Extracted data entries:
┄┄┄┄┄┄┄┄┄┄┄┄┄┄┄┄┄┄┄┄
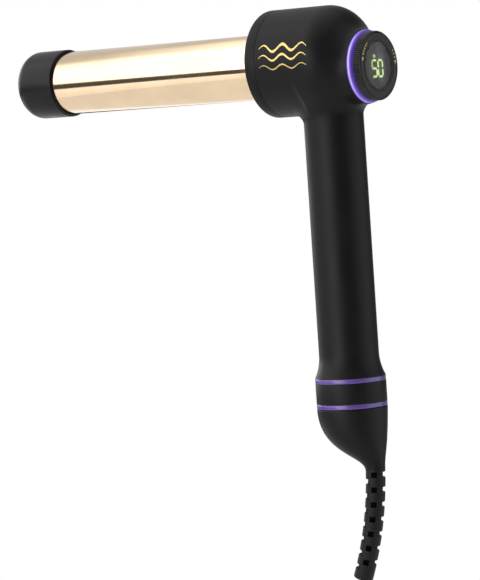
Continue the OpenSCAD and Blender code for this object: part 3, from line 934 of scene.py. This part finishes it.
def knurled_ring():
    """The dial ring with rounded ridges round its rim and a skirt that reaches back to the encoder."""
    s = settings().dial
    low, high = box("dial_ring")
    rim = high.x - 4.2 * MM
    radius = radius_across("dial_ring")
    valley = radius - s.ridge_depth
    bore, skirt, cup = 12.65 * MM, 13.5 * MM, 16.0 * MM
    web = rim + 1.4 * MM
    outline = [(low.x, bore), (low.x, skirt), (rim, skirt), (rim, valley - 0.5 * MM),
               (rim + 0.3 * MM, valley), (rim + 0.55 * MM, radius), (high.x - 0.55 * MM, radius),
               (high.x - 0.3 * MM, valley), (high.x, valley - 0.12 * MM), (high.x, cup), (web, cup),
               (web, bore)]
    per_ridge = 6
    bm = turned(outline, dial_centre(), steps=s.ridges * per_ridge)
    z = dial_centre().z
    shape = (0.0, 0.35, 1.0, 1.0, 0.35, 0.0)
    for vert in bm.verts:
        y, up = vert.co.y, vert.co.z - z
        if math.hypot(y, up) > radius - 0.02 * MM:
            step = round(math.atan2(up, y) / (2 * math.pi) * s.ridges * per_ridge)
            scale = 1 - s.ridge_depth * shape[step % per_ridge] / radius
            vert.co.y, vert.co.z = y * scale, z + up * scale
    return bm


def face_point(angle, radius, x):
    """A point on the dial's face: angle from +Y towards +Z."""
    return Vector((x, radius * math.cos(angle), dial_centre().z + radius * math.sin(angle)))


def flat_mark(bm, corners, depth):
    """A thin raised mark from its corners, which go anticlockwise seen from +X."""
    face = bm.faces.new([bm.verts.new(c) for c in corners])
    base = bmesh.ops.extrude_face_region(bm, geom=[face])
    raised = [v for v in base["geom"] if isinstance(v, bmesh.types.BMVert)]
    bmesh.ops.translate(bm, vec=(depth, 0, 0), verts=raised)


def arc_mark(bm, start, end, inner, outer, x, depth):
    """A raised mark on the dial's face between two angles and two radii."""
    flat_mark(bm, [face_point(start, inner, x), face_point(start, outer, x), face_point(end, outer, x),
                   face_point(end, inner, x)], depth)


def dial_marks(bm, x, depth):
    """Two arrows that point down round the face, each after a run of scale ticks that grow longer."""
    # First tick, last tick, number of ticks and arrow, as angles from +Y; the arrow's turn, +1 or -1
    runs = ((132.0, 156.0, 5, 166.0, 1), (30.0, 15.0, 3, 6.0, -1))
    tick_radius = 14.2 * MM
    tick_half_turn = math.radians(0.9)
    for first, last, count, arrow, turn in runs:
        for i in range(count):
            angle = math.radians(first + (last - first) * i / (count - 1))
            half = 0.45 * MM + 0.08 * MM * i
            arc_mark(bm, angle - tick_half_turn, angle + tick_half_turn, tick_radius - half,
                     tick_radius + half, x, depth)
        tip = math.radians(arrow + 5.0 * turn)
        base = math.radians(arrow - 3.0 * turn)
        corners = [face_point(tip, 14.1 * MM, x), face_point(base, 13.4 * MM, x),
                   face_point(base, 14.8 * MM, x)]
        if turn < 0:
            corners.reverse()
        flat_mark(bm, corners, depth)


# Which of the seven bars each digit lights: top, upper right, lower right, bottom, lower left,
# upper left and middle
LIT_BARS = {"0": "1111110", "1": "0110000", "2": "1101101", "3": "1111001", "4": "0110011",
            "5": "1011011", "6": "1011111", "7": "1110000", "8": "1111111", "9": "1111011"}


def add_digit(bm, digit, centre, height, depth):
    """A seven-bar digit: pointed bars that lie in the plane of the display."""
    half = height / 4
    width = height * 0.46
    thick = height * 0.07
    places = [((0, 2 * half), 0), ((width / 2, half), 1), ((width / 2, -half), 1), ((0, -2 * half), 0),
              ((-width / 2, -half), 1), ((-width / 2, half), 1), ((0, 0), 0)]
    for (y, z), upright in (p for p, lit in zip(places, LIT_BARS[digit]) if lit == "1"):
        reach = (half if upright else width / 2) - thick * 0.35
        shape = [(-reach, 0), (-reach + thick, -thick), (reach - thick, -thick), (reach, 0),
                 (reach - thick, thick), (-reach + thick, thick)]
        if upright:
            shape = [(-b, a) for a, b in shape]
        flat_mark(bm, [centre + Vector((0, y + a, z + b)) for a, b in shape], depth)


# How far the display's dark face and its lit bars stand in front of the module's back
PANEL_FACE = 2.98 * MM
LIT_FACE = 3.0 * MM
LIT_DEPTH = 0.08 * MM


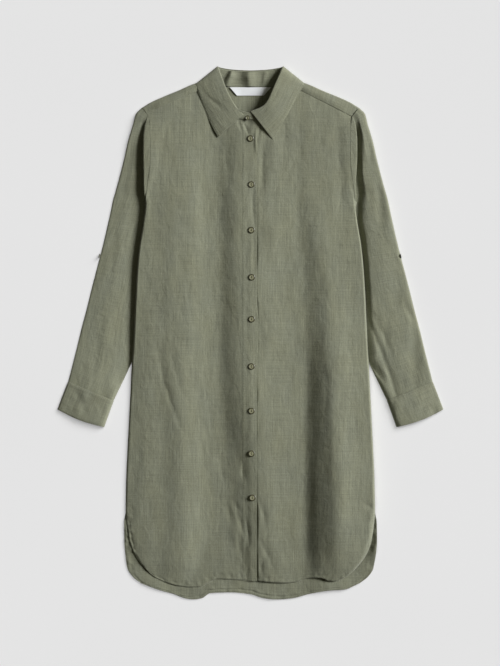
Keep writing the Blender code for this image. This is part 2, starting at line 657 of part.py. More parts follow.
┄┄┄┄┄┄┄┄┄┄┄┄┄┄┄┄┄┄┄┄
→ **Instructions for the task**: Copy out the whole listing exactly; please set it all down.

→ **Final result**:
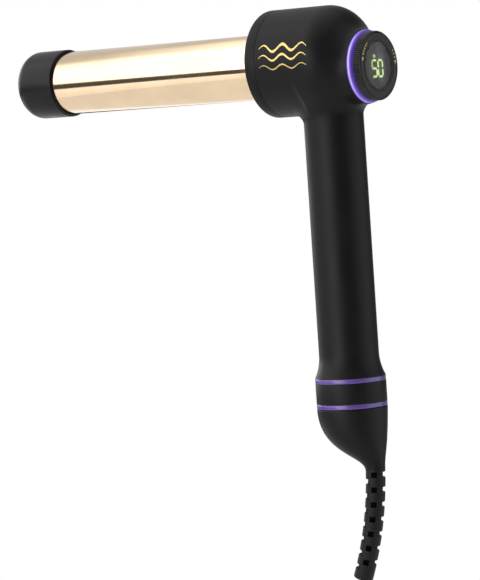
Continue the OpenSCAD and Blender code for this object: part 3, from line 934 of scene.py. This part finishes it.
def knurled_ring():
    """The dial ring with rounded ridges round its rim and a skirt that reaches back to the encoder."""
    s = settings().dial
    low, high = box("dial_ring")
    rim = high.x - 4.2 * MM
    radius = radius_across("dial_ring")
    valley = radius - s.ridge_depth
    bore, skirt, cup = 12.65 * MM, 13.5 * MM, 16.0 * MM
    web = rim + 1.4 * MM
    outline = [(low.x, bore), (low.x, skirt), (rim, skirt), (rim, valley - 0.5 * MM),
               (rim + 0.3 * MM, valley), (rim + 0.55 * MM, radius), (high.x - 0.55 * MM, radius),
               (high.x - 0.3 * MM, valley), (high.x, valley - 0.12 * MM), (high.x, cup), (web, cup),
               (web, bore)]
    per_ridge = 6
    bm = turned(outline, dial_centre(), steps=s.ridges * per_ridge)
    z = dial_centre().z
    shape = (0.0, 0.35, 1.0, 1.0, 0.35, 0.0)
    for vert in bm.verts:
        y, up = vert.co.y, vert.co.z - z
        if math.hypot(y, up) > radius - 0.02 * MM:
            step = round(math.atan2(up, y) / (2 * math.pi) * s.ridges * per_ridge)
            scale = 1 - s.ridge_depth * shape[step % per_ridge] / radius
            vert.co.y, vert.co.z = y * scale, z + up * scale
    return bm


def face_point(angle, radius, x):
    """A point on the dial's face: angle from +Y towards +Z."""
    return Vector((x, radius * math.cos(angle), dial_centre().z + radius * math.sin(angle)))


def flat_mark(bm, corners, depth):
    """A thin raised mark from its corners, which go anticlockwise seen from +X."""
    face = bm.faces.new([bm.verts.new(c) for c in corners])
    base = bmesh.ops.extrude_face_region(bm, geom=[face])
    raised = [v for v in base["geom"] if isinstance(v, bmesh.types.BMVert)]
    bmesh.ops.translate(bm, vec=(depth, 0, 0), verts=raised)


def arc_mark(bm, start, end, inner, outer, x, depth):
    """A raised mark on the dial's face between two angles and two radii."""
    flat_mark(bm, [face_point(start, inner, x), face_point(start, outer, x), face_point(end, outer, x),
                   face_point(end, inner, x)], depth)


def dial_marks(bm, x, depth):
    """Two arrows that point down round the face, each after a run of scale ticks that grow longer."""
    # First tick, last tick, number of ticks and arrow, as angles from +Y; the arrow's turn, +1 or -1
    runs = ((132.0, 156.0, 5, 166.0, 1), (30.0, 15.0, 3, 6.0, -1))
    tick_radius = 14.2 * MM
    tick_half_turn = math.radians(0.9)
    for first, last, count, arrow, turn in runs:
        for i in range(count):
            angle = math.radians(first + (last - first) * i / (count - 1))
            half = 0.45 * MM + 0.08 * MM * i
            arc_mark(bm, angle - tick_half_turn, angle + tick_half_turn, tick_radius - half,
                     tick_radius + half, x, depth)
        tip = math.radians(arrow + 5.0 * turn)
        base = math.radians(arrow - 3.0 * turn)
        corners = [face_point(tip, 14.1 * MM, x), face_point(base, 13.4 * MM, x),
                   face_point(base, 14.8 * MM, x)]
        if turn < 0:
            corners.reverse()
        flat_mark(bm, corners, depth)


# Which of the seven bars each digit lights: top, upper right, lower right, bottom, lower left,
# upper left and middle
LIT_BARS = {"0": "1111110", "1": "0110000", "2": "1101101", "3": "1111001", "4": "0110011",
            "5": "1011011", "6": "1011111", "7": "1110000", "8": "1111111", "9": "1111011"}


def add_digit(bm, digit, centre, height, depth):
    """A seven-bar digit: pointed bars that lie in the plane of the display."""
    half = height / 4
    width = height * 0.46
    thick = height * 0.07
    places = [((0, 2 * half), 0), ((width / 2, half), 1), ((width / 2, -half), 1), ((0, -2 * half), 0),
              ((-width / 2, -half), 1), ((-width / 2, half), 1), ((0, 0), 0)]
    for (y, z), upright in (p for p, lit in zip(places, LIT_BARS[digit]) if lit == "1"):
        reach = (half if upright else width / 2) - thick * 0.35
        shape = [(-reach, 0), (-reach + thick, -thick), (reach - thick, -thick), (reach, 0),
                 (reach - thick, thick), (-reach + thick, thick)]
        if upright:
            shape = [(-b, a) for a, b in shape]
        flat_mark(bm, [centre + Vector((0, y + a, z + b)) for a, b in shape], depth)


# How far the display's dark face and its lit bars stand in front of the module's back
PANEL_FACE = 2.98 * MM
LIT_FACE = 3.0 * MM
LIT_DEPTH = 0.08 * MM


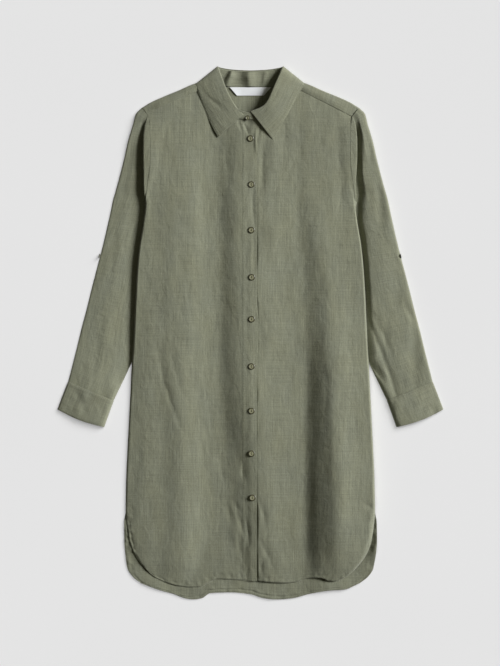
Keep writing the Blender code for this image. This is part 2, starting at line 657 of part.py. More parts follow.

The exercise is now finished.